More than 1,000 gather at Harbour Road Garden in Wan Chai for rally themed ‘Loving the country, safeguarding Hong Kong’. One woman says vote that swept aside pro-establishment camp ‘does not make sense’ and result ‘was not possible’

More than 1,000 Beijing supporters in Hong Kong held a rally in Wan Chai on Saturday demanding the government recount votes cast in the district council elections, in which the pro-establishment camp suffered a humiliating loss.

Some participants, waving miniature national flags, vented their anger at the media, shoving reporters covering the rally at Harbour Road Garden.

Police said there were 1,500 people at the rally at its peak, while organisers did not give any estimate of the turnout.

The rally came after the pro-establishment camp won just 60 of the 452 seats in the elections held two weeks ago, a huge drop from 292 previously. They lost control of 17 of the 18 district councils, amid civil unrest in the city.

Themed “Loving the country, safeguarding Hong Kong”, the rally started with the crowd facing north and singing the national anthem. Chinese flags were distributed at the scene, turning the area into a sea of red.

It was held a day ahead of a march organised by the city’s biggest pro-democracy group, the Civil Human Rights Front.

Organiser Johnny Tam Ming-kin, a non-party-affiliated property agent, said the main goal of Saturday’s rally was to demand a recount in the polls.

“We hope the government can recount and show us the election results are true. Many of us feel the elections were unfair and not transparent,” Tam said. “But if they recount and the result is still the same, then we can accept that it is the pro-establishment camp who have some shortcomings and need to reflect on their strategies.”

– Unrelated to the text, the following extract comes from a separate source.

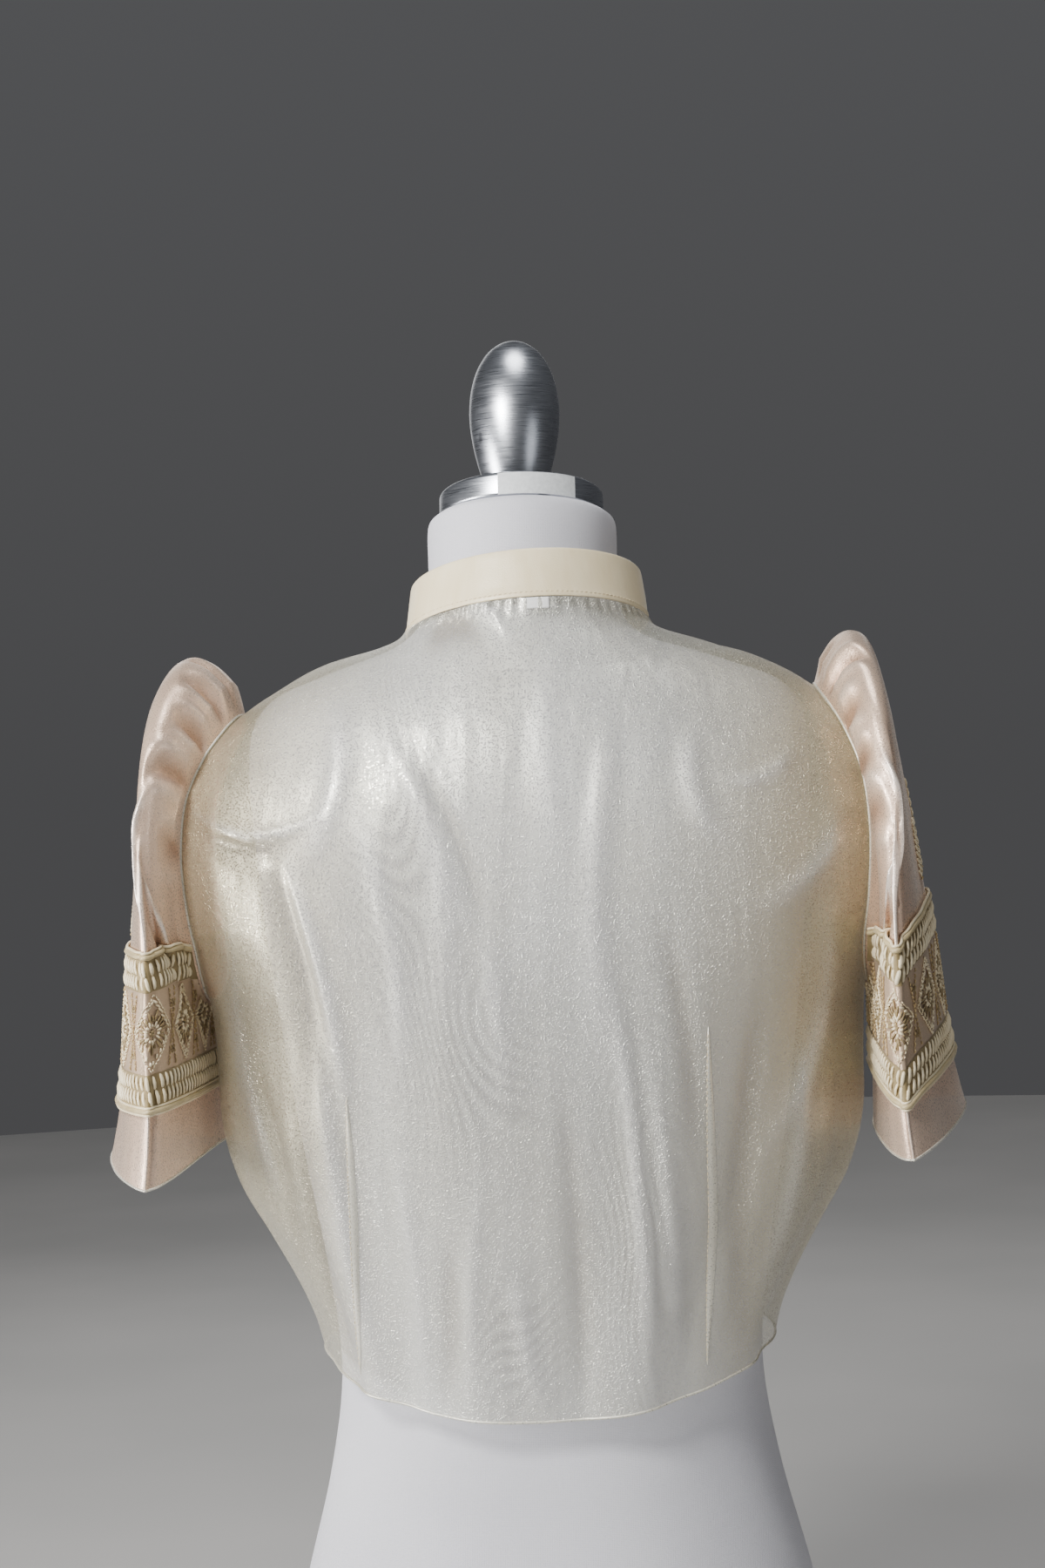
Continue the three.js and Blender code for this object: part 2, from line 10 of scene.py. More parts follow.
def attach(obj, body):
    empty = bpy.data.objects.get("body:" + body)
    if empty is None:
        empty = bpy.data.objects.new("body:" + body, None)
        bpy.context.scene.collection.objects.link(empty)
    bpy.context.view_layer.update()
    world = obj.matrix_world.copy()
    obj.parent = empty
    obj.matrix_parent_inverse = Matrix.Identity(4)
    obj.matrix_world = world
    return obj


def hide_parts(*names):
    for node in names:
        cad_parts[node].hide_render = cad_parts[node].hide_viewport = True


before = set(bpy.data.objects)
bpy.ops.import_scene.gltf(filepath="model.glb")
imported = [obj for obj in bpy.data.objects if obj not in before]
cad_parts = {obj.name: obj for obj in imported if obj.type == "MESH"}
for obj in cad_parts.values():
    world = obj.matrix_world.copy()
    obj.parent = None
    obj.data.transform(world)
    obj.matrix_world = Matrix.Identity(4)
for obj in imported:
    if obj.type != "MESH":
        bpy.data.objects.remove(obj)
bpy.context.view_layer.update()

In response, the Electoral Affairs Commission said the counting of votes had been conducted in an open and transparent environment, under public scrutiny. Its spokesman said anyone could file a petition questioning the result.

Tam said he was not disappointed in the government of Chief Executive Carrie Lam Cheng Yuet-ngor, but neither did he have any expectations from it any more.

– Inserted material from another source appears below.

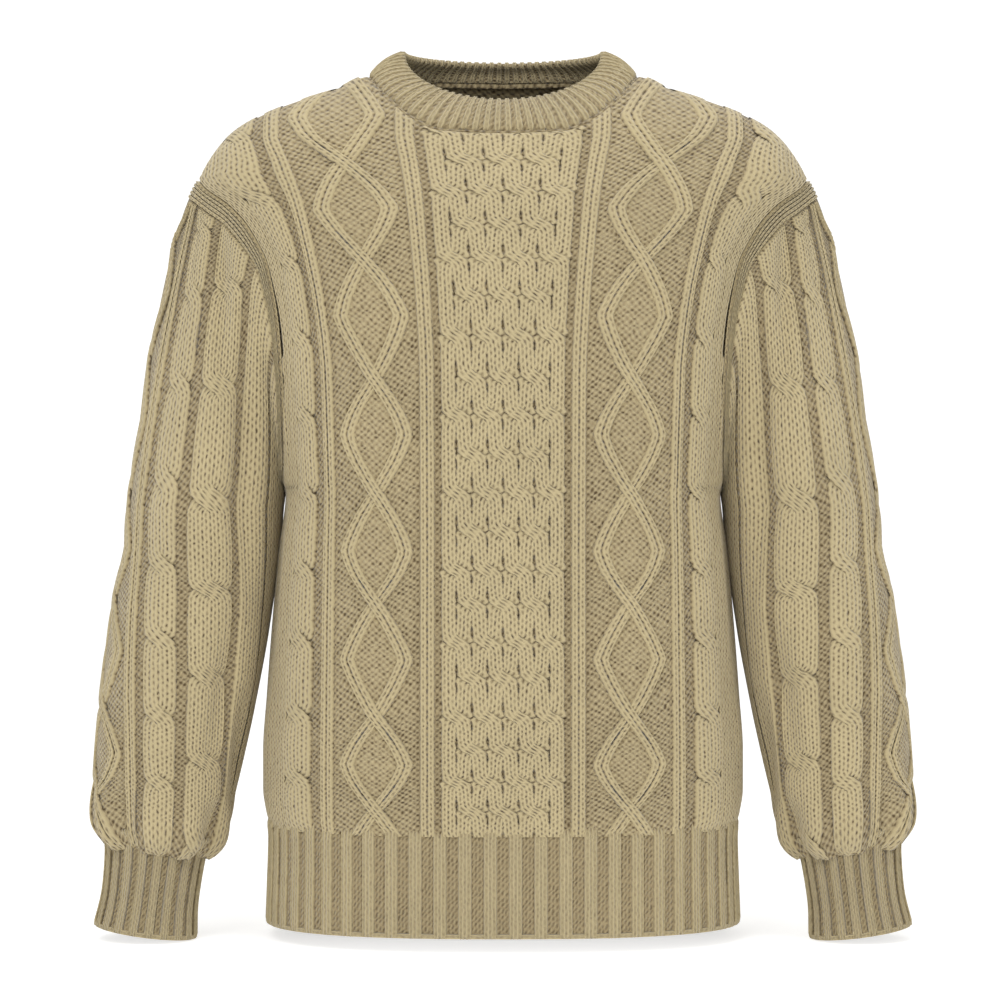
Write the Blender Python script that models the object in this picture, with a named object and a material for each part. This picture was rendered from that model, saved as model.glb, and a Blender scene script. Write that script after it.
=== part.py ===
"""Crew neck cable knit sweater, filled out as on a wearer, with open neck, hem, armholes and cuffs.

The origin is midway between the high shoulder points. The front faces -Y, +Z is up. Sizes are in
millimetres; MM turns them into metres when a mesh is made. Each knitted piece is a wall: its outer face
carries the cables, cords, diamonds and ribs, its inner face is plain.

A panel is drawn in knit coordinates: u runs across the piece from its centre line, z is the height. A
triangulated outline in (u, z) is laid on the worn surface, once for each face of the wall.
"""

import math
from collections import namedtuple

import bmesh
import bpy
import numpy as np
from mathutils.geometry import delaunay_2d_cdt

MM = 0.001

# Walls and seams
WALL = 2.6
RIB_WALL = 3.0
BAND_WALL = 4.0
SEAM_GAP = 0.3
HALF_GAP = SEAM_GAP / 2

# How far the points inside a wall's faces keep from its edges, and over what length relief dies out there
RELIEF_MARGIN = 2.2
PLAIN_MARGIN = 8.0
EDGE_FADE = 8.0
SHOULDER_FADE = 20.0
SEAM_FADE = 14.0

# Body, flat sizes: half the panel, and the widths left at the armhole and at the neck
PANEL_HALF = 260.0
ARMHOLE_HALF = 212.0
NECK_HALF = 83.0
UNDERARM_Z = -335.0
UNDERARM_CURVE_Z = -260.0
HEM_SEAM_Z = -603.0
HEM_Z = -683.0
SECTION_POWER = 2.5
SHOULDER_POWER = 2.2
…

On the stage, he claimed some ballot boxes were unlocked during the poll and some election agents failed to monitor the whole counting process. But he did not say if he had filed an official complaint with the commission.

No major pro-establishment parties attended the rally, but speakers included Tang Tak-shing, chairman of the group Politihk Social Strategic, and restaurant owner and YouTuber Alex Yeung Kwun-wah, who was under investigation in Singapore after hosting a political talk.

Among the participants, who were mainly middle-aged and elderly, was a 40-year-old secretary, who declined to give her name.

“I am here because I feel the election results don’t make sense. After all these years of voting, it is not possible that this is the result,” she said, adding that she saw reports that observers had not been present throughout the count.

“I don’t accept the results, but I think there is very little a normal citizen like myself can do.”

Some of the participants were hostile towards reporters at the scene, many holding posters that read “We hate fake news”. At least six reporters from various media outlets, including pro-Beijing newspaper Ta Kung Pao, were reportedly surrounded, verbally abused, and shoved.

Protesters also surrounded a man carrying a Taiwanese flag as he walked by. One grabbed the flag and tore it off the flagpole, while others chased after the man as he tried to leave the scene. Riot police arrived to break up the scuffle, and the man escaped unscathed.

When asked about the clashes with reporters, Tam said people were emotional and many did not believe all the reporters were genuine.